Ia pun dapat tiket ke Moto2. Kualitas Bezzecchi rupanya menarik Red Bull KTM Tech3. Sayangnya, motor KTM di level lebih tinggi sulit ditaklukkan sehingga sama sekali tidak pernah podium.
Membaca masalah didikannya, Rossi pun menariknya pulang dan mendaftarkan sebagai pembalap SKY Racing Team VR46. Ternyata, motor produksi Kalex lebih mudah dikontrol.
Ia membukukan tujuh podium, termasuk dua kemenangan pada 2020. Bezzecchi menghuni posisi keempat klasemen dan naik satu tingkat tahun lalu.
Pemuda 23 tahun itu memilih untuk bertahan di Moto2 walaupun dapat tawaran naik kelas dari Aprilia. Alasannya agar dapat melihat peluang lain yang lebih berharga.

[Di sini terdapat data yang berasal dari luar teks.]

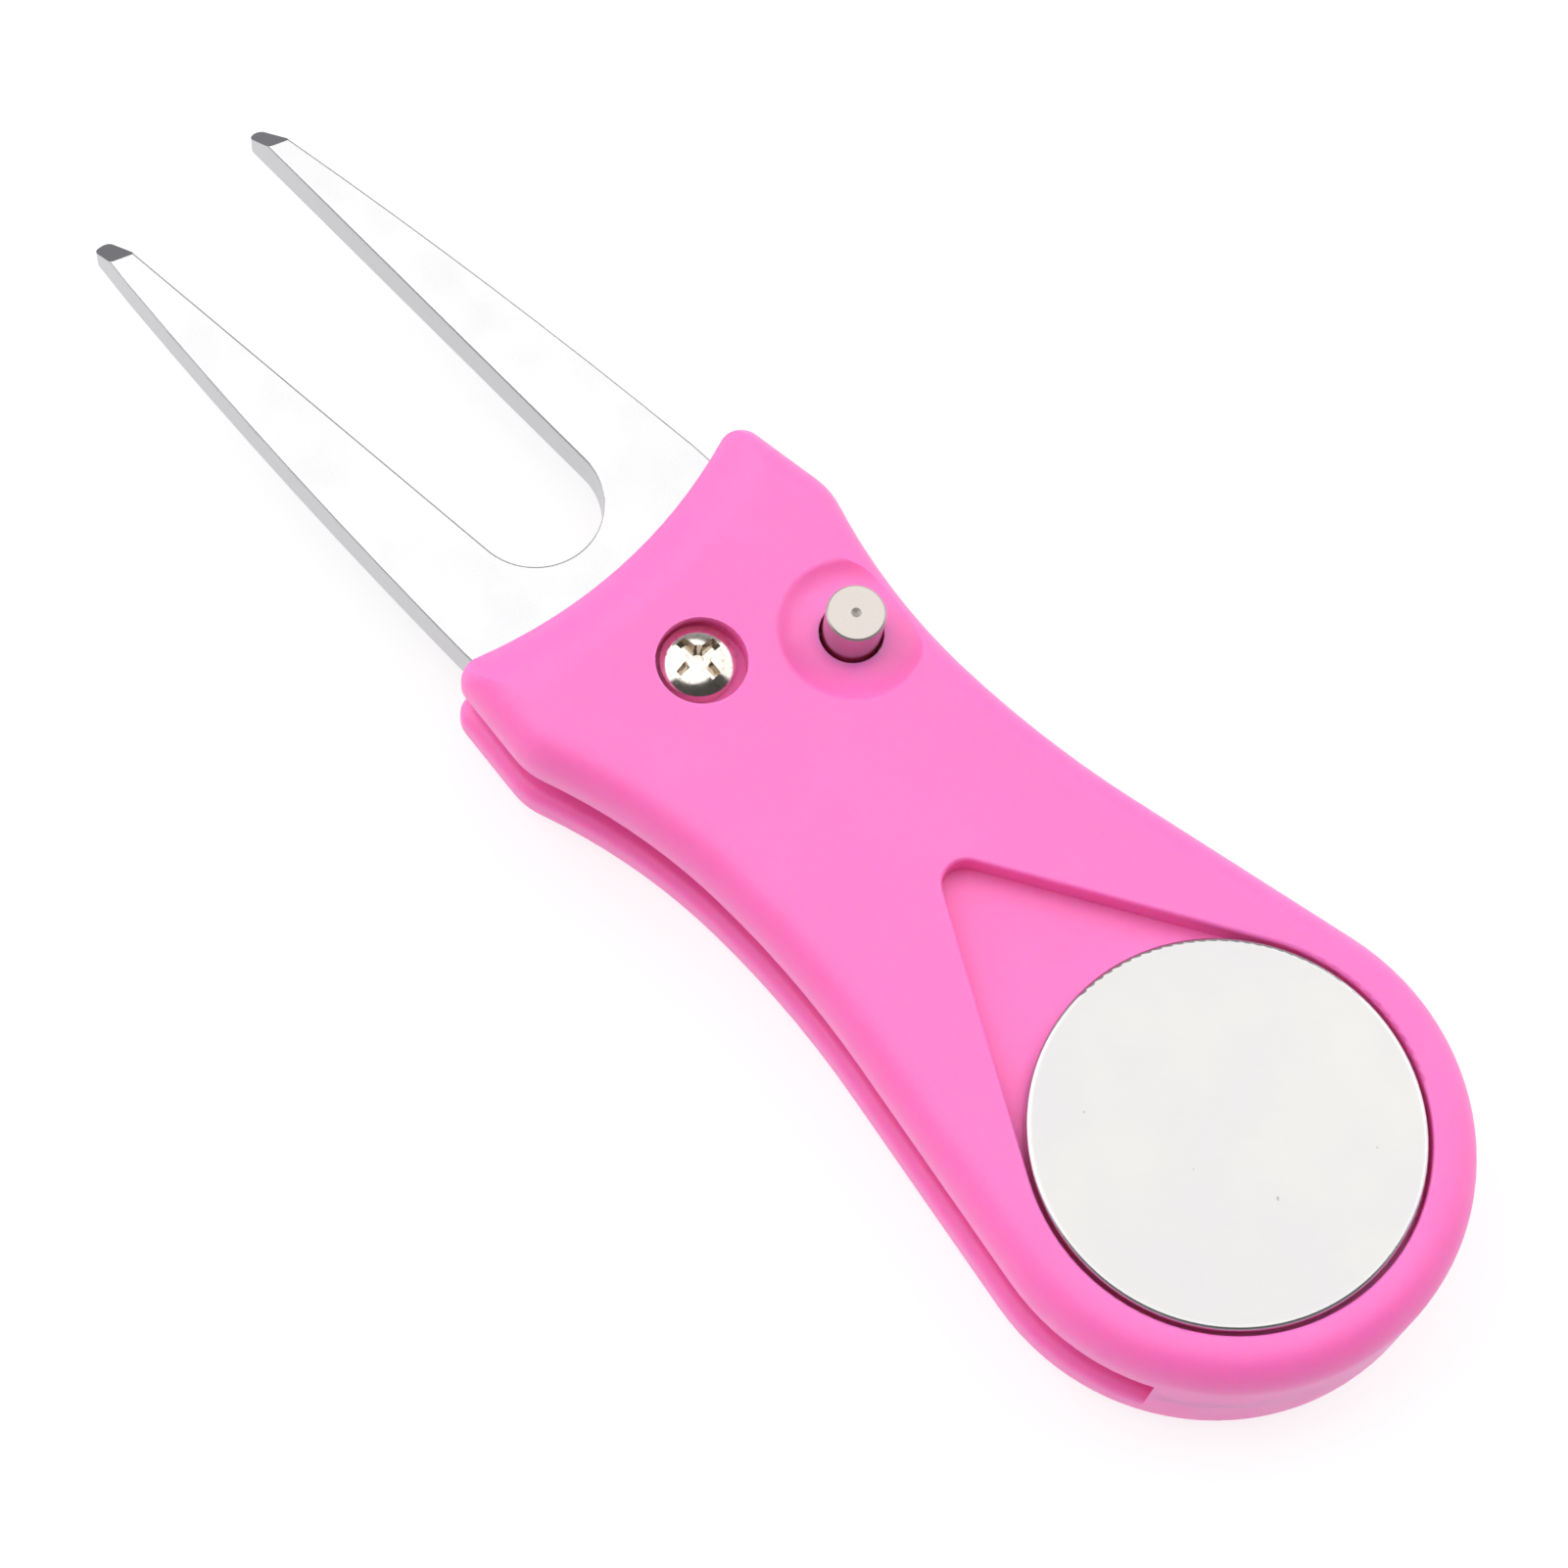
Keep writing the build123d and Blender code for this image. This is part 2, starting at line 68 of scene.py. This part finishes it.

Benar saja, rider yang memakai nomor 72 itu menjadi satu-satunya yang mampu mengganggu duel duo Red Bull KTM Ajo, Remy Gardner dan Raul Fernandez. Musim depan, momen yang ditungguh telah tiba yakni tampil di MotoGP bersama Mooney VR46 Racing Team, dipasangkan dengan Luca Marini.
Beban berat dipikulnya karena itu adalah proyek rintisan skuad Rossi di level premier. Atensi publik tentu akan terarah kepada tim yang berafiliasi dengan Ducati.
Bezzecchi merasa antusias, gugup dan berusaha menenangkan diri sebelum terjun ke dunia yang baru baginya.
“Lintasan tidak berbeda, sama seperti Moto2. Hanya saja, MotoGP punya sesuatu yang membuat saya terkesan. Itu dunia baru. Anda tidak mengerti jika Anda tidak mencobanya. Bisa dilihat bahwa motor itu menakutkan, tapi dari atas, itu sesuatu yang lain,” tuturnya, dikutip dari Corsedimoto.
“Saya tidak mau terburu-buru, kalau tidak Anda akan berisiko mengalami sebuah masalah dan kehilangan kepercayaan diri. Tak masuk akal mengambil risiko sekarang.”
Marco Bezzecchi adalah tipe rider yang penuh perhitungan. Ia mengaku tidak mau dibutakan oleh obsesi untuk menang. Kendati demikian, pembalap muda itu terus berusaha meraih poin penuh ketika situasi mendukung.